====== Records to process

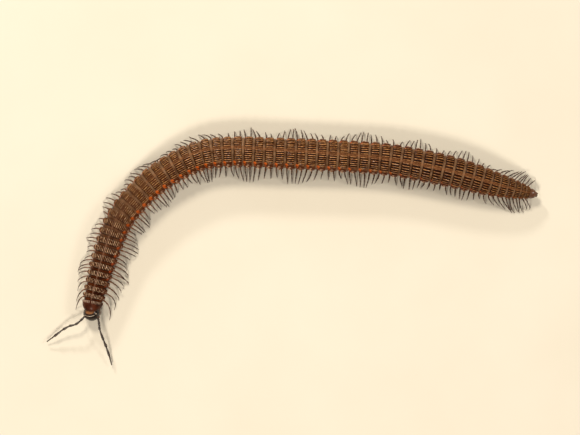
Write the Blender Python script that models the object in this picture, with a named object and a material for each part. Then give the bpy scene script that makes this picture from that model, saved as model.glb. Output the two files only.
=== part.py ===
"""Crested millipede at life size, walking in a long gentle bend.

Lengths below are millimetres and angles are degrees; a mesh is scaled to metres when it is made.
The animal lies along a centre line that is measured from the front of the head to the tip of the
tail. Across that line, right and left are the animal's own sides. +X runs towards the tail end of
the straight stretch, +Z is up, and the feet stand on z = 0.
"""
import math
import random

import bmesh
import bpy
import numpy as np
from mathutils import Vector

MM = 0.001
GAP = 0.3
FINE_GAP = 0.25
EYE_GAP = 0.06
SEED = 7

# Centre line, seen from above, from the front of the head to the tip of the tail.
CENTRE_LINE = [
    (-19.72, -10.28), (-19.74, -8.95), (-19.08, -6.27), (-18.22, -3.28), (-17.03, -0.28),
    (-15.14, 2.13), (-12.81, 4.19), (-9.36, 6.05), (-6.01, 6.55), (-2.00, 6.44), (4.01, 6.21),
    (9.01, 5.89), (13.01, 5.25), (17.01, 4.35), (21.05, 3.20), (24.90, 2.33),
]
ORIGIN_X = 0.28
ORIGIN_Y = -2.665

# Trunk.
HALF_WIDTH = 1.63
FRONT_SHARE = 0.62
FRONT_GROWTH = 7.5
GROWTH_START = 1.3
TAIL_TAPER = 12.0
TAIL_POWER = 2.2
TAIL_ROUND = 0.57
HEIGHT_SHARE = 0.96
BELLY_SHARE = 0.80
BELLY_EDGE_SHARE = 0.52
CLEARANCE = 0.45
ROLL_FRONT = 8.0
ROLL_MIDDLE = 13.0
ROLL_TAIL = -5.0
ROLL_RISE = (6.0, 14.0)
ROLL_FALL = (23.0, 20.0)
RING_PITCH_SHARE = 0.65
RING_START = 1.95
GROOVE_SHARE = 0.88
CREST_FRONT = 0.30
CREST_REAR = 0.88
CREST_FRONT_SHARE = 0.96
CREST_RISE = 0.75
CREST_HEIGHT = 0.095
CREST_VARIETY = 0.12
NODE_ENDS = (9.8, 18.0, 23.4, 34.0, 40.1, 50.0)

# Angle from the middle of the back, and the level of the surface there in crest heights.
CREST_LEVELS = [
    (0.0, -0.2), (12.0, 1.0), (23.0, -1.0), (34.0, 1.0), (45.0, -1.0), (56.0, 1.0), (67.0, -1.1),
    (80.0, 1.7), (100.0, -0.8), (125.0, 0.6), (150.0, 0.0), (180.0, 0.0),
]
FLANK_LEVEL = 1.7
LEAST_RADIUS = 0.1

# Neck shield: share of its length, share of the trunk's section and of the crest height.
COLLUM_END = 1.70
COLLUM_PROFILE = [(0.0, 0.80, 0.0), (0.3, 0.94, 0.0), (0.8, 1.0, 0.5), (1.0, 0.93, 0.0)]

# Tail end.
TELSON_LENGTH = 0.95
TELSON_SHARE = 0.90
TELSON_STATIONS = (0.0, 0.3, 0.6, 0.85, 1.0)
TELSON_POWER = 2.4
TELSON_BLUNT = 0.05
TELSON_DROP = 0.10
TELSON_HEIGHT = 0.95
TELSON_SLIT = 0.12
TELSON_SLIT_POWER = 8
TELSON_SIDES = 14

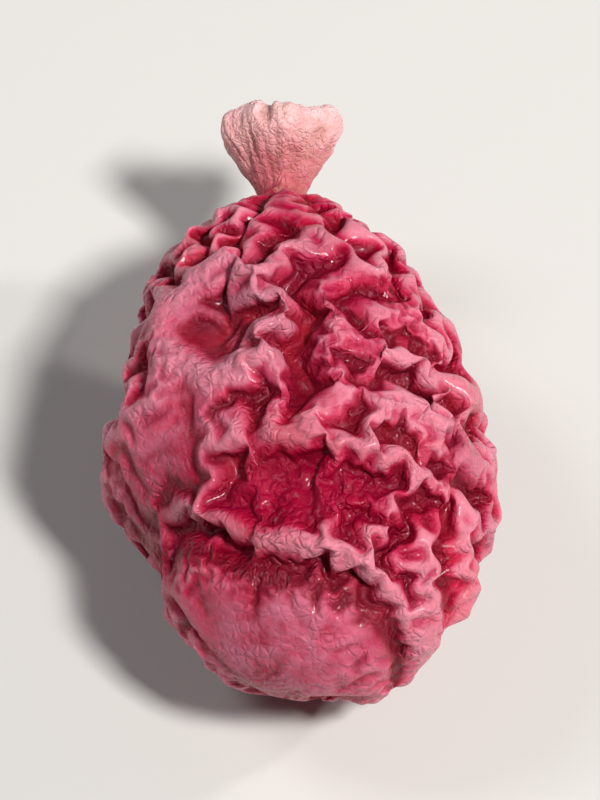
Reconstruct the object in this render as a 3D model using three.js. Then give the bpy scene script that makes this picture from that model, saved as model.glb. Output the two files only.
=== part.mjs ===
// One dried barberry, lying on its side: a plump oval berry, about 8 mm long, whose skin has wrinkled
// over the shrunken flesh, and the pale dried stigma that stays on its tip like a small button.
//
// Millimetres. +Y runs along the berry to the stigma, +X across it, +Z up. The berry lies on z = 0 on a
// small flat spot, and the origin is the centre of its box on that surface.
//
// The wrinkles come from drying. The skin is a closed net of springs that is longer than the flesh
// needs, mostly around the berry. The flesh holds it, the skin resists bending, and the net is let go
// until it lies still. It is never allowed to fall over, so the surface stays one clean solid.
import * as THREE from "three";
import { mergeVertices } from "three/addons/utils/BufferGeometryUtils.js";

const { smoothstep, smootherstep } = THREE.MathUtils;

// The dried flesh. The wrinkled skin stands up to about 0.2 mm proud of it.
const FLESH_LENGTH = 8.1;
const FLESH_WIDTH = 5.5;
const FLESH_HEIGHT = 5.0;
const STALK_END_FULLER = 0.02; // share by which the girth grows from the middle to the stalk end
const ENDS_NARROWER = 0.03; // share by which the girth shrinks towards both ends
const TIP_RAISED = 0.5; // the stigma's end is bent up by this much
const SKEWED = 0.25; // the stigma's end lies this much to the left, and the stalk end to the right
const LYING_DEPTH = 0.03; // the surface it lies on is this much above the flesh's lowest point

// The skin's net and how much too long it is, as shares of its length.
const NET_DETAIL = 22; // each face of an icosahedron is split into (22 + 1) squared
const NET_TURN = new THREE.Euler(0.4, 0.9, 0.2); // so that no corner of the icosahedron shows
const EXCESS_AROUND = 0.24;
const EXCESS_ALONG = 0.18;
const EXCESS_PATCHINESS = 0.6;
const PATCHES_PER_MM = 0.9;

// The skin's stiffness in each way, against a stretch stiffness of 1, and its first unevenness, which
// decides where each wrinkle starts.
const BENDING = 0.22;
const HOLD_OF_FLESH = 0.04;
const DRAG_OF_FLESH = 0.01;
const UNEVENNESS = 0.12;
const UNEVENNESS_PER_MM = 1.6;

// How the drying is stepped through.
const DRYING_STEPS = 1200;
const DRYING_SHARE = 0.6; // share of the steps in which the skin comes to its full length
const STEP = 0.35;
const KEPT_SPEED = 0.9;
const STEEPEST = 0.3; // cosine between skin and flesh past which a wrinkle is eased back
const EASE_EVERY = 10;
const EASED_LENGTH = 0.97;
const LAST_EASINGS = 400;

// Slow dents of the flesh.
const DENT_DEPTH = 0.22;
const DENTS_PER_MM = 0.35;
const SEED = 34;
const NOISE_TURN = new THREE.Euler(0.5, 0.8, 1.1); // so that no straight line of the noise follows the berry

// The larger forms, by where they lie seen from above: x across, y along. Heights and depths are from
// the smooth oval, and calm is the share by which the skin wrinkles less there.
const FOLD_LINE = [[-2.6, -1.6], [-1.8, -1.95], [-0.6, -2.75], [0.6, -3], [1.3, -3.3], [2, -4]];
const FOLD = { from: -2.3, to: 1.9, ease: 0.5, calm: 0.5 };
const FOLD_CREASE = { beyond: -0.1, width: 0.15, depth: 0.3 };
const FOLD_LIP = { beyond: 0.27, width: 0.15, height: 0.2 };
const LOBE = { x: -0.25, y: -3.8, halfWidth: 1.2, halfLength: 0.55, calm: 0.4 };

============

Directive:
Where a line in the material above holds "part", copy that line.

Output:
Write the Blender Python script that models the object in this picture, with a named object and a material for each part. Then give the bpy scene script that makes this picture from that model, saved as model.glb. Output the two files only.
=== part.py ===
=== part.mjs ===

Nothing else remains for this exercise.